I am continuing to struggle health wise. I don't have any answers and am just holding on to hope and trusting that answers are forth coming, and I can get back to living life. In the meantime, I would appreciate continued prayers for answers and healing. 

Ali

Saturday, January 27, 2024

Quick Update

 Wanted to get out a quick update on everyone...

Alex has started his second semester and is loving life at DBU even more than first semester. Having a successful semester under his belt has given him some confidence in his ability to thrive in this academic setting. He loves all of his classes and professors (Praise God) and is happy to be back living with his best friends. I hardly hear from him during the week, and it is such sweet silence as I know it means he is spreading his wings and fining his way without needing me as his constant partner. he is taking a full course load, has accepted a volunteer position mentoring high school students and has applied once again for a unique housing arrangement for next year. The housing is very similar to Stone House (where he lives currently) but is for students who have completed their freshman year.

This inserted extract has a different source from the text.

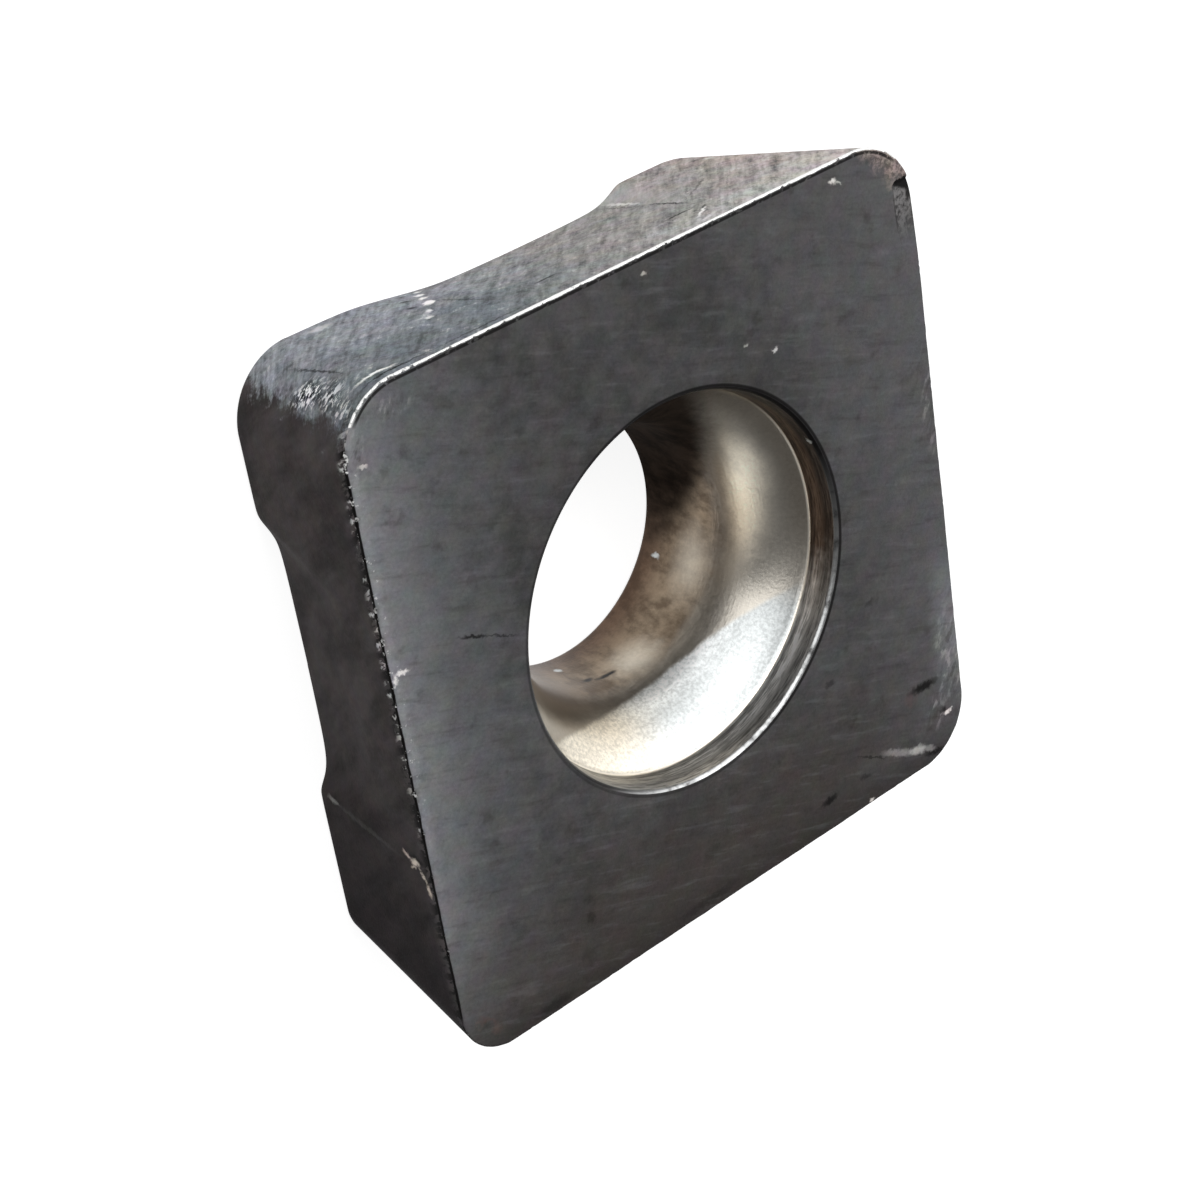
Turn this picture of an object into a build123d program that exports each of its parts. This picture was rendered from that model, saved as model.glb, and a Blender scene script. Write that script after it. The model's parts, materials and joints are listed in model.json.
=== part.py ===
from build123d import *
from math import cos, radians, sin, tan
import os

# A square indexable cutting insert of cemented carbide, pressed and sintered in one piece.
# It lies on its seat face. The origin is the centre of that face, +Z runs up the screw hole
# and out of the rake face, and the four cutting edges lie along X and Y. Millimetres.

# Body
side = 12.7                 # across the cutting edges: the inscribed circle is 1/2 inch
thickness = 3.97            # seat face to rake face: 5/32 inch
corner_radius = 1.25        # nose radius, the same down the whole corner
clearance_angle = 8.0       # how far each flank leans in below its cutting edge

# Recess in the middle of each flank. It leaves a lobe at each corner.
recess_land = 1.1           # height of plain flank kept under the cutting edge
recess_angle = 14.3         # lean of the recess floor
recess_width = 4.4          # width of the floor, between the feet of its two ramps
recess_ramp_angle = 38.0    # slope of the ramps that climb from the floor to the lobes
recess_foot_radius = 0.5    # hollow between floor and ramp

# Screw hole, from the rake face down
mouth_diameter = 7.34
mouth_break = 0.07          # bevel round the mouth
lip_depth = 0.61            # short steep wall under the mouth
lip_floor_diameter = 7.02   # where that wall meets the flare
flare_angle = 55.0          # lean of the flare at its upper end; at the bore it is upright
bore_diameter = 5.0

# Flake broken off one cutting edge, next to a corner
flake_start = 0.9           # from the side of the insert, so it begins on the corner's curve
flake_length = 2.2
flake_width = 0.5
flake_depth = 0.09

# Worked out from the sizes above
half_side = side / 2
seat_half_side = half_side - thickness * tan(radians(clearance_angle))
bore_radius = bore_diameter / 2
lip_floor_radius = lip_floor_diameter / 2
mouth_radius = mouth_diameter / 2
flare_radius = (lip_floor_radius - bore_radius) / (1 - cos(radians(flare_angle)))
flare_height = flare_radius * sin(radians(flare_angle))
lip_floor_height = thickness - lip_depth
bore_length = lip_floor_height - flare_height
cutter_margin = thickness   # how far each cutting tool runs past the body


def tapered_block():
    """The four flanks and corners, from the seat face up to the rake face."""
    profile = Polygon(
        (-half_side, thickness),
        (-seat_half_side, 0),
        (seat_half_side, 0),
        (half_side, thickness),
        align=None,
    )
    two_flanks = extrude(Plane.XZ * profile, side, both=True)
    block = two_flanks & Rot(0, 0, 90) * two_flanks
    corner_edges = block.edges().group_by(Axis.Z)[1]    # between the seat edges and the cutting edges
    return fillet(corner_edges, corner_radius)


def flank_recess():
    """Cutter for the recess in the +Y flank: a ramped trough run down the sloping floor."""
    lean = radians(recess_angle)
    top_of_floor = (0, half_side - recess_land * tan(radians(clearance_angle)), thickness - recess_land)
    across_floor = Plane(origin=top_of_floor, x_dir=(1, 0, 0), z_dir=(0, sin(lean), cos(lean)))
    reach = cutter_margin / tan(radians(recess_ramp_angle))
    floor_end = recess_width / 2
    trough = Polygon(
        (-floor_end, 0),
        (floor_end, 0),
        (floor_end + reach, cutter_margin),
        (-floor_end - reach, cutter_margin),
        align=None,
    )
    feet = trough.vertices().sort_by(Axis.Y)[:2]
    trough = fillet(feet, recess_foot_radius)
    return extrude(across_floor * trough, thickness + cutter_margin, both=True)


def screw_hole():
    """Cutter for the hole: bore, curved flare, steep lip and bevelled mouth, turned about Z."""
    bore_top = (bore_radius, bore_length)
    lip_floor = (lip_floor_radius, lip_floor_height)
    lip_top = (mouth_radius - mouth_break, thickness - mouth_break)
    mouth = (mouth_radius, thickness)
    top = thickness + cutter_margin
    wall = (
        Line((bore_radius, -cutter_margin), bore_top)
        + TangentArc(bore_top, lip_floor, tangent=(0, 1))
        + Polyline(lip_floor, lip_top, mouth, (mouth_radius, top), (0, top))
        + Polyline((0, top), (0, -cutter_margin), (bore_radius, -cutter_margin))
    )
    return revolve(Plane.XZ * make_face(wall), Axis.Z)


def edge_flake():
    """Cutter for the flake: deepest beside the corner, running out along the +X edge."""
    start_y = half_side - flake_start
    start = Vector(half_side - flake_width, start_y, thickness)
    end = Vector(half_side, start_y - flake_length, thickness)
    deepest = Vector(half_side, start_y, thickness - flake_depth)
    along = end - start
    upward = along.cross(deepest - start)
    if upward.Z < 0:
        upward = -upward
    bed = Plane(origin=start, x_dir=along, z_dir=upward)
    size = along.length + cutter_margin
    return bed * Box(size, size, size, align=(Align.MIN, Align.CENTER, Align.MIN))


insert_body = tapered_block() - screw_hole() - edge_flake()
for quarter in range(4):
    insert_body -= Rot(0, 0, 90 * quarter) * flank_recess()

os.makedirs("parts", exist_ok=True)
export_step(insert_body, "parts/insert_body.step")
print("insert_body volume", round(insert_body.volume, 2), "mm3, bore length", round(bore_length, 3))
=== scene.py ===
# %% [markdown]
# # A worn cutting insert
#
# The part is one piece of cemented carbide: tungsten carbide powder pressed in a die, sintered, and then
# given a hard dark coating a few thousandths of a millimetre thick. It has been used, so its edges have
# rubbed through to bright carbide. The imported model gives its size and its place. This script keeps both
# and adds the looks: fine edges, chips, the coating, and the bare metal of the screw hole.

# %% Load the frame
import json
import bpy
import numpy as np
from mathutils import Matrix, Vector


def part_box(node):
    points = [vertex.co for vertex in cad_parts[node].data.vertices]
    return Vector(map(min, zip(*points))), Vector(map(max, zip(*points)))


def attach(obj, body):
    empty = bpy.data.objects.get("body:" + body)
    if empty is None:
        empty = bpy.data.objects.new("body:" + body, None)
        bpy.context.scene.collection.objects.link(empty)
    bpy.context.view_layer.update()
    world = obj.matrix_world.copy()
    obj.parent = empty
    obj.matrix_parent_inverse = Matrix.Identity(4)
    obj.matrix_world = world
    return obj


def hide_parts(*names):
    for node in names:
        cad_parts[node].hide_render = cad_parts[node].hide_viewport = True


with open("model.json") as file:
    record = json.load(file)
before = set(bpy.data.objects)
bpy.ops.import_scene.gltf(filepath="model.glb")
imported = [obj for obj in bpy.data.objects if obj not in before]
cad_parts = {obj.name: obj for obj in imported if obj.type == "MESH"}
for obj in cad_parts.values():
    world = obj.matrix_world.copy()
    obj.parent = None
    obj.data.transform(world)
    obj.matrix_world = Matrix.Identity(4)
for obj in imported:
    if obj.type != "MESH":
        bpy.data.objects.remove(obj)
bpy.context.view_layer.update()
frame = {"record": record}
METRE = 1000.0  # millimetres in a metre: every shape below is worked out in millimetres
low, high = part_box("insert_body")
half_side = high.x * METRE
thickness = high.z * METRE
print("insert", round(2 * half_side, 3), "mm square,", round(thickness, 3), "mm thick")

# %% [markdown]
# ## Sizes of the form
#
# A camera sees a machined part mostly by its edges, so the fine mesh follows the solid's profile: an upright
# bore, a flare like the mouth of a trumpet, a steep lip, a small bevel, the flat rake face, and flanks that
# lean in with a shallow recess in the middle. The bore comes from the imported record. The corner radii are
# this insert's own, as use has left them. Most of the rest are the solid's sizes.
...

He has loved the living learning community and building close relationships as they live together, pray together and learn together. I still have to pinch myself sometimes that Alex is living this life that seemed impossible just a few short years ago. God is so good, and I love watching him work in and through my son.

When your son is in college, a happy selfie is the only pic you have!

After the LONGEST Christmas break ever, Maddy is back in school. Her classmates started back the second week of January while we were at Chisholm Challenge. Then the following week we had some snow and water issues, so this week was her first week back since she got out on December 13th!!! She was a little nervous but had two good days and was happy to see her friends. She is also back in Auditory Rehab and Dance and Art, so our crazy schedule is back in full swing. The biggest news is from the barn. After just shy of 4 months, Maddy was able to get back to riding her beloved PD this past week. Maddy has been involved in hippotherapy and/or equine therapy for over 4 years. In that time, she has ridden 18 horses!!! And while she has learned something from each and every one, she has never connected with a horse the way she has with PD. While she has diligently cared for PD over the past few months, she missed riding her. The smiles this week have been big and plentiful. We are incredibly grateful that we have multiple horses in our program so Maddy always had a horse to ride, but there is something special when she rides "her" horse.






As for me things are much the same. Unfortunately trying to find answers and treatments in the medical world is often a slow process and I am just trying to keep myself in a safe state and out of the hospital as we continue to try and find a way for me to once again eat normal food in normal quantities. Thank you to those who have checked in and offered help. It is very much noticed and appreciated. 

As for Bruce...he is working and playing soccer and trying to figure out how to pick up the slack with me not able to do as much as usual.

I ask for prayers for Alex to continue to thrive and for his housing to work out for next year; for Maddy and her anxiety as she is scheduled to get braces on Tuesday and is pretty nervous; and for me to find answers and healing. I really miss food!

Thank you for being a part of our story and blessing our lives with your love and friendship!